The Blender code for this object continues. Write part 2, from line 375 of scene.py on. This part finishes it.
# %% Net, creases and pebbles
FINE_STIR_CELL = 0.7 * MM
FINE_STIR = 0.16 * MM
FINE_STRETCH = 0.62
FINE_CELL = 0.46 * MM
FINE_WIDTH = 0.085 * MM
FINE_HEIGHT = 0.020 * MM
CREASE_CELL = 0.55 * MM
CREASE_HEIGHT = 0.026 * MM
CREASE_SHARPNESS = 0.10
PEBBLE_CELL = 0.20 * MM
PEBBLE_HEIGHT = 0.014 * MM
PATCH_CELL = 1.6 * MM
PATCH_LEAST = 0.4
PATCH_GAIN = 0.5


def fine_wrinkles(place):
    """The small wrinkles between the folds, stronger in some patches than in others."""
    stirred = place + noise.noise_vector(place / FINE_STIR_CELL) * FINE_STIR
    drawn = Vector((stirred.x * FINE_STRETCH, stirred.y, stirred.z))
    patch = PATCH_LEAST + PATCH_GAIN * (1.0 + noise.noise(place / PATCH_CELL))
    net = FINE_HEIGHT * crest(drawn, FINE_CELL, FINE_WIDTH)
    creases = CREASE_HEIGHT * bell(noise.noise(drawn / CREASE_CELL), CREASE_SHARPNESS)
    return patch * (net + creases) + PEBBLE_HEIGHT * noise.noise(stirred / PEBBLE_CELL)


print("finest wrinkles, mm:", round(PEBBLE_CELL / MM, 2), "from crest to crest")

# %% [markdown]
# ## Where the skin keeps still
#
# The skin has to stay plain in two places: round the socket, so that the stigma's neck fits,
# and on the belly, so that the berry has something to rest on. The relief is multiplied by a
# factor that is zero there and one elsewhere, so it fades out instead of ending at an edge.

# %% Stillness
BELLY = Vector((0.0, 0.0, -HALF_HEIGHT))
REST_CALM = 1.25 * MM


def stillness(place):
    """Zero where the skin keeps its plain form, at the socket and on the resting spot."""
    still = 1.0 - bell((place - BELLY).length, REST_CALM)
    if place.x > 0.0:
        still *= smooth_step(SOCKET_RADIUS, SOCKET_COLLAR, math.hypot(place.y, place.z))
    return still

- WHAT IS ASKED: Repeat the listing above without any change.

- IN RESPONSE:
The Blender code for this object continues. Write part 2, from line 375 of scene.py on. This part finishes it.
# %% Net, creases and pebbles
FINE_STIR_CELL = 0.7 * MM
FINE_STIR = 0.16 * MM
FINE_STRETCH = 0.62
FINE_CELL = 0.46 * MM
FINE_WIDTH = 0.085 * MM
FINE_HEIGHT = 0.020 * MM
CREASE_CELL = 0.55 * MM
CREASE_HEIGHT = 0.026 * MM
CREASE_SHARPNESS = 0.10
PEBBLE_CELL = 0.20 * MM
PEBBLE_HEIGHT = 0.014 * MM
PATCH_CELL = 1.6 * MM
PATCH_LEAST = 0.4
PATCH_GAIN = 0.5


def fine_wrinkles(place):
    """The small wrinkles between the folds, stronger in some patches than in others."""
    stirred = place + noise.noise_vector(place / FINE_STIR_CELL) * FINE_STIR
    drawn = Vector((stirred.x * FINE_STRETCH, stirred.y, stirred.z))
    patch = PATCH_LEAST + PATCH_GAIN * (1.0 + noise.noise(place / PATCH_CELL))
    net = FINE_HEIGHT * crest(drawn, FINE_CELL, FINE_WIDTH)
    creases = CREASE_HEIGHT * bell(noise.noise(drawn / CREASE_CELL), CREASE_SHARPNESS)
    return patch * (net + creases) + PEBBLE_HEIGHT * noise.noise(stirred / PEBBLE_CELL)


print("finest wrinkles, mm:", round(PEBBLE_CELL / MM, 2), "from crest to crest")

# %% [markdown]
# ## Where the skin keeps still
#
# The skin has to stay plain in two places: round the socket, so that the stigma's neck fits,
# and on the belly, so that the berry has something to rest on. The relief is multiplied by a
# factor that is zero there and one elsewhere, so it fades out instead of ending at an edge.

# %% Stillness
BELLY = Vector((0.0, 0.0, -HALF_HEIGHT))
REST_CALM = 1.25 * MM


def stillness(place):
    """Zero where the skin keeps its plain form, at the socket and on the resting spot."""
    still = 1.0 - bell((place - BELLY).length, REST_CALM)
    if place.x > 0.0:
        still *= smooth_step(SOCKET_RADIUS, SOCKET_COLLAR, math.hypot(place.y, place.z))
    return still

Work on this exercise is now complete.